Когда месяц заливает Виареджио светом, городок становится белым: точно его заборы, дворцы, башни, храмы и статуи на храмах – меловые. Мхи, которыми проросла тюрьмообразная башня, кажутся засохшими пятнами крови, веками на эти стены проливавшейся. Остроголовые тополи и кипарисы черными спицами поднимаются из-за садовых оград, и когда ветер заставляет дрожать их ветви, они как будто зыблются и гнутся под тяжестью положенного на их вершины неба – этого непостижимо-глубокого неба, таинственно примиряющего в своих безднах самые густые тона синевы с мягким потоком лунного блеска… Паукообразные шапки пальм, повиснув в небесном просторе лапами-листами, шевелятся и вздрагивают, как водоросли, утонувшие в воздушном океане. Из садов несет благоуханиями, от узких переулков и площадей – отбросами рынка. Внутри города звенят мандолины, а с набережной, из десятков купален, вокзалов, театриков и балаганов, летит, вместе с дыханием моря, нестройный гул оркестров, шарманок, колоколов и барабанов. И, как постоянный бас в хаосе разнообразных мелодий, тяжело и мягко бухает в берег разгулявшийся прибой.
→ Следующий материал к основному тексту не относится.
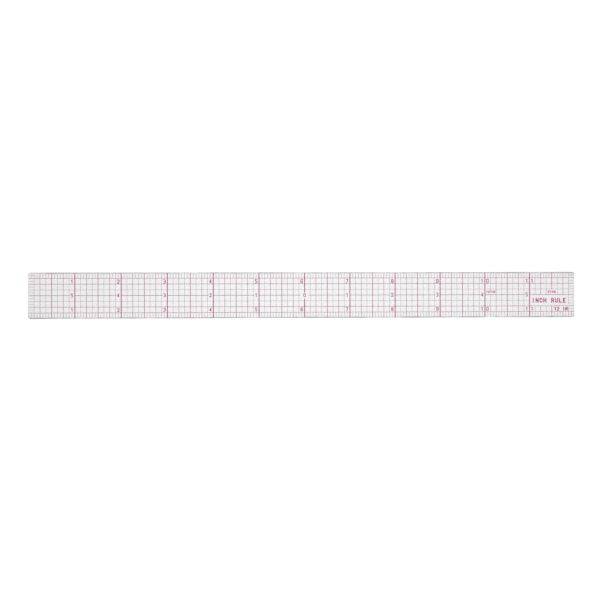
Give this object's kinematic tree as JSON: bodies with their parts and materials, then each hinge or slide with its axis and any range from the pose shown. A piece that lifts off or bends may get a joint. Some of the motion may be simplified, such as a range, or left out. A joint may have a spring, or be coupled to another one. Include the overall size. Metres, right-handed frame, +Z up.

Лештуков долго бродил по Виареджио, прежде чем попал на мол, где условился встретиться с компанией своих сожителей по отелю. Разряженная толпа тесно жалась по узкой полоске земли, сдавленной гульливыми волнами. Барки в канале кивали парусами, словно огромные белокрылые чайки. Лодочники сидели без дела: желающих кататься, охотников до сильных ощущений и морской болезни, не находилось. Волна убирала море серебром все богаче и богаче; прибой уже начинал пошвыривать в народ брызгами и пеной.